Der Vorwurf gegen den Ökostromanbieter Lichtblick aus Hamburg wiegt schwer. Etwa ein Prozent des Stroms komme nicht aus erneuerbaren, sondern aus fossilen Quellen, berichtete die "Financial Times Deutschland". Lichtblick-Sprecher Gero Lücking bestätigte den Vorwurf gegenüber stern.de und verspricht Besserung: "Wir denken intensiv darüber nach, unseren Kunden in Zukunft diesen Sachverhalt offen zu legen und zu erklären".

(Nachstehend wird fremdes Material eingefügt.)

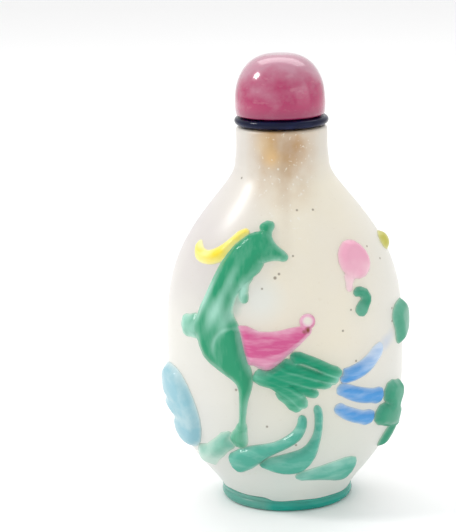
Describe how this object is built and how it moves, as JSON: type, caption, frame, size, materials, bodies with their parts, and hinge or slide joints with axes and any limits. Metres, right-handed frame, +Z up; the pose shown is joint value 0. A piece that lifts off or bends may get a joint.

Das Problem für Lichtblick ist das hohe Ziel, das sich das Unternehmen in Sachen Glaubwürdigkeit selbst gesetzt hat. Jede Kilowattstunde soll nicht nur aus komplett regenerativen Quellen wie Laufwasser- oder Biomassekraftwerken stammen, sondern auch zeitgleich zum Verbrauch produziert werden. Dieses wesentliche Qualitätsmerkmal eines guten Ökostromanbieters setzt eine extrem gute Prognose voraus, wie hoch der Bedarf der Kunden zu welchem Zeitpunkt sein wird. Und weil die Genauigkeit dieser Prognosen bei "nur" 95 bis 97 Prozent liegt, kann es kurzfristig zu Lücken kommen, die ausgeglichen werden müssen.
Ein hausgemachtes Problem
Um diese Lücken zu decken, hat Lichtblick an der Leipziger Strombörse EEX so genannten Regelstrom gekauft. "Der stammt normalerweise aus Kraftwerken, die mit fossilen Brennstoffen betrieben werden, vor allem mit Gas", sagt Uwe Leprich von der Hochschule für Wirtschaft und Technik des Saarlands. Er hält das Verhalten von Lichtblick für normal: "Eine zeitgleiche Versorgung ist extrem ehrgeizig". Dass dieses ehrgeizige Ziel im kleinen Prozentbereich verfehlt werde, "ist systemimmanent."
Ähnlich begründet auch Lichtblick selbst die fehlende Transparenz gegenüber den Kunden: "Für die professionellen Teilnehmer am Strommarkt ist dieser Sachverhalt so selbstverständlich, dass wir ihn nicht erwähnt haben", so Sprecher Lücking. Der planbare Stromverkauf käme vollständig aus regenerativen Quellen. Die nicht vermeidbaren Abweichungen bei der Planung führten zu "Fehl- und Überschussmengen", die ausgeglichen werden müssten. Bei Fehlmengen wird zugekauft, bei Überschussproduktion verkauft. Im Saldo, so Lichtblick, sei ein halbes Prozent des an die Kunden abgegebenen Stroms nicht erneuerbaren Ursprungs. Ein Umstand, der angeblich in der gesamten Branche bekannt und akzeptiert ist.
Angekratztes Branchen-Image
Das sieht Marcel Keiffenheim, Sprecher beim Lichtblick-Konkurrenten Greenpeace Energy, ganz anders: "Wir kaufen nicht an der Leipziger Strombörse." Für das Problem einer Deckungslücke, so Keiffenheim, hätte die Greenpeace Energy so genannte "offene Lieferverträge". Der zusätzliche Strom käme so eben nicht aus fossiler oder gar nuklearer Quelle, sondern aus Kraftwerken, an die der gleiche hohe Ökologieanspruch wie sonst auch gestellt werde. Dieser Strom sei aber teurer als der, welcher an der Strombörse gehandelt werde.
Die Kunden von Lichtblick dürfte vor allem die fehlende Offenlegung der Möglichkeit des Zukaufs von Strom aus nicht erneuerbaren Quellen stören. Auf der Homepage stellt Lichblick den eigenen Strommix in Balkendiagrammen dar, die den Eindruck erwecken, dass die ökologische Weste zu hundert Prozent grün sei - und nicht zu 99 Prozent. Das nagt an der Glaubwürdigkeit, die Anfang des Jahres bereits bei den Ökostromtarifen der großen Energiekonzerne angefressen wurde. Damals war bekannt geworden, dass durch den Handel mit so genannten RECS-Zertifikaten jeglicher Strom zu Ökostrom veredelt werden kann. Eine gängige Praxis, mit der Lichtblick nichts zu tun hat, die aber trotzdem am guten Ruf der Branche kratzte.